CREATE OR REPLACE FUNCTION pwc154.all_permutations( text )
RETURNS SETOF text
AS $CODE$
 use List::Permutor;
 my @letters = split( //, $_[ 0 ] );
 my $engine  = List::Permutor->new( @letters );
 while ( my @permutation = $engine->next() ) {
    my $current = join( '', @permutation );
    return_next( join( '', @permutation ) );
 }

 return undef;
$CODE$
LANGUAGE plperlu;


CREATE OR REPLACE FUNCTION pwc154.find_missing_permutations( text )
RETURNS SETOF text
AS $CODE$
  elog( INFO, "SELECT perm FROM pwc154.all_permutations( $_[ 0 ] ) WHERE perm NOT IN ( SELECT perm FROM pwc154.permutations )" );
  my $result_set = spi_exec_query( "SELECT perm FROM pwc154.all_permutations( " . quote_literal( $_[ 0 ] ) . " ) t(perm) WHERE perm NOT IN ( SELECT perm FROM pwc154.permutations )" );
  for my $i ( 0 .. $result_set->{ processed } ) {
      return_next( $result_set->{ rows }[ $i ]->{ perm } );
  }
  return undef;
$CODE$
language plperl;



Note that in order to use an external module, the all_permutations function must be run as plperlu, that means untrusted language within PostgreSQL.

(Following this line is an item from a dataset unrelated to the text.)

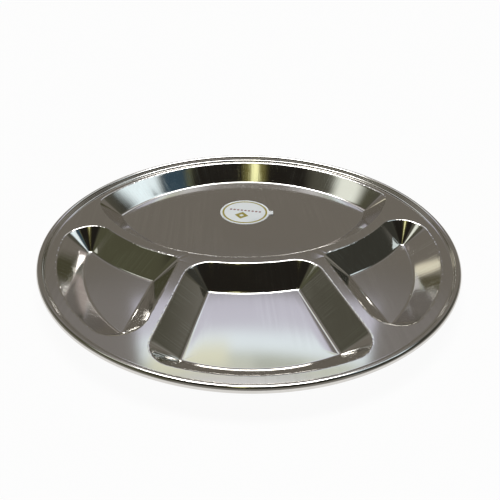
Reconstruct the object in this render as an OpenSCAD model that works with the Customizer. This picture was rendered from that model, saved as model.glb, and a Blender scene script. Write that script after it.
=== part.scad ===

PWC 154 - Task 2 in PostgreSQL Pl/Perl

The second task is based on a pile of Perl functions: one computes a single Padovan number using recursion via SQL; the seconda builds all the Padovan numbers up to a given limit. Last an SQL query extracts the first 10 unique numbers.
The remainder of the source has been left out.